Na natureza selvagem
por Barbara DemerovA vastidão da natureza, assim como a singularidade de uma história familiar que flerta bastante com o autoconhecimento de sua protagonista, é reproduzida com forte ligação da ficção para com o que é orgânico em O Sussuro do Jaguar. Intenso e também contemplativo, o filme acaba entregando na serenidade motivos para encontrar impulso, e vice-versa.
Desde a fotografia, que expõe com excelência a beleza da Amazônia, até o roteiro composto por passagens bem pessoais de uma jovem que viaja a fim de encontrar o local ideal para as cinzas da irmã, o filme de Simon(é) Jaikiriuma Paetau e Thais Guisasola (que também protagoniza a história) não só entrega uma viagem complexa como também nos faz viajar dentro de nossa própria história como brasileiros. Além de inserir elementos que se complementam numa discussão política importante e atual como a questão de alimentos transgênicos, são apresentadas questões como preconceito, a modernização em espaços naturais que não necessitam de tecnologia, e por aí em diante.
A viagem de Ana (Guisasola) é importante por diversas óticas: tanto por apresentar a afetividade que tinha com a irmã quanto por ser praticamente um rito de passagem para alguém que passará a enxergar o mundo com outros olhos após tal aventura. O encontro da jovem com diferentes pessoas se mistura com cenas em que a irmã dança em locais pelos quais ela passou e ainda passará, dando a sensação de que estão juntos, se conhecendo ainda mais. Como se estivesse escrevendo em um caderno, Ana vai pensando em voz alta e nos narrando, com suas reflexões, a importância de estar vivendo aquele momento. Por mais triste que seja ela estar viajando por conta da morte da irmã, é inevitável ver que ela sente certa felicidade por estar conhecendo tantos horizontes.
O fato de inserir personagens que não são atores, mas sim pessoas comuns que por um acaso estavam ali no momento em que a equipe do filme passava, torna toda a experiência de O Sussurro do Jaguar bem imersiva e especial. Isto também só comprova que histórias mais particulares podem, sim, tocar o público se estas forem bem articuladas a ponto de entregar um panorama atual, que dialogue com questões contemporâneas e, sobretudo, humanas.

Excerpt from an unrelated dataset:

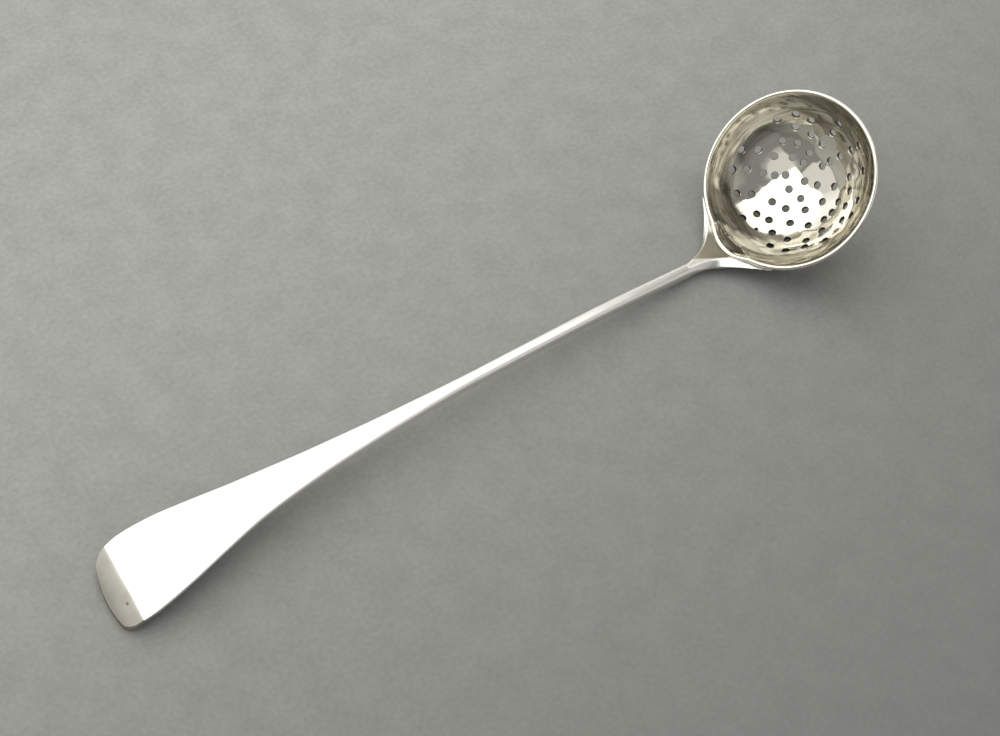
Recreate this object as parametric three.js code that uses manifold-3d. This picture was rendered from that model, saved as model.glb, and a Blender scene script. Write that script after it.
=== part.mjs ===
// A small silver sifter ladle: a round pierced bowl on a long stem with a flat, turned-down blade.
// It lies on a table the way it comes to rest, on the heel under the bowl and on the blade's end.
// Millimetres, +Z up, +X along the ladle towards the bowl, the origin under its middle.

import * as THREE from 'three';
import { mergeVertices } from 'three/addons/utils/BufferGeometryUtils.js';
import Module from 'manifold-3d';

const wasm = await Module();
wasm.setup();

const degree = Math.PI / 180;

// Bowl, raised from one sheet
const rimRadius = 17;
const bowlDepth = 12;
const sheetThickness = 0.8;
const rimCrown = 0.15;
const restTilt = 42.8 * degree;

// Lip, bent outwards where it lies on the shoulder
const lipBendShare = 0.9;
const lipLean = 1.3;

// Holes, drilled by eye: the reach of each row from the bottom, and its turns from the handle
const holeDiameter = 1.45;
const holeRows = [
  { reach: 2.1, turns: [0, 113, 196] },
  { reach: 3.9, turns: [52, 263, 321] },
  { reach: 5.6, turns: [6, 81, 126, 168, 221] },
  { reach: 7.4, turns: [28, 71, 111, 139, 177, 248, 267, 283, 310, 340] },
  { reach: 9.7, turns: [5, 67, 92, 125, 157, 185, 214, 231, 250, 291] },
  { reach: 11.2, turns: [18, 41, 110, 143, 265, 310, 331, 350] },
  { reach: 13, turns: [65, 86, 128, 166, 191, 241, 256, 290, 310] },
  { reach: 14.3, turns: [18, 41, 144, 215, 326, 341] },
  { reach: 15.8, turns: [60, 78, 116, 132, 170, 195] },
];
const pilotDiameter = 0.75;
const pilotReach = 13.1;
const pilotTurn = 3;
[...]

Seja conversando com moradores em pequenas cidades, pegando carona com estranhos ou até mesmo participando de uma orgia com o pôr-do-sol ao fundo, Ana vai se encontrando e mergulhando dentro de si mesma cada vez mais. Toda sua construção faz parte de algo muito maior e cabe apenas a ela levar adiante suas vivências. No silêncio das matas, elas falam muito mais alto que o barulho de um jet-ski.
Filme visto no 26º Festival Mix Brasil de Cultura da Diversidade, em novembro de 2018.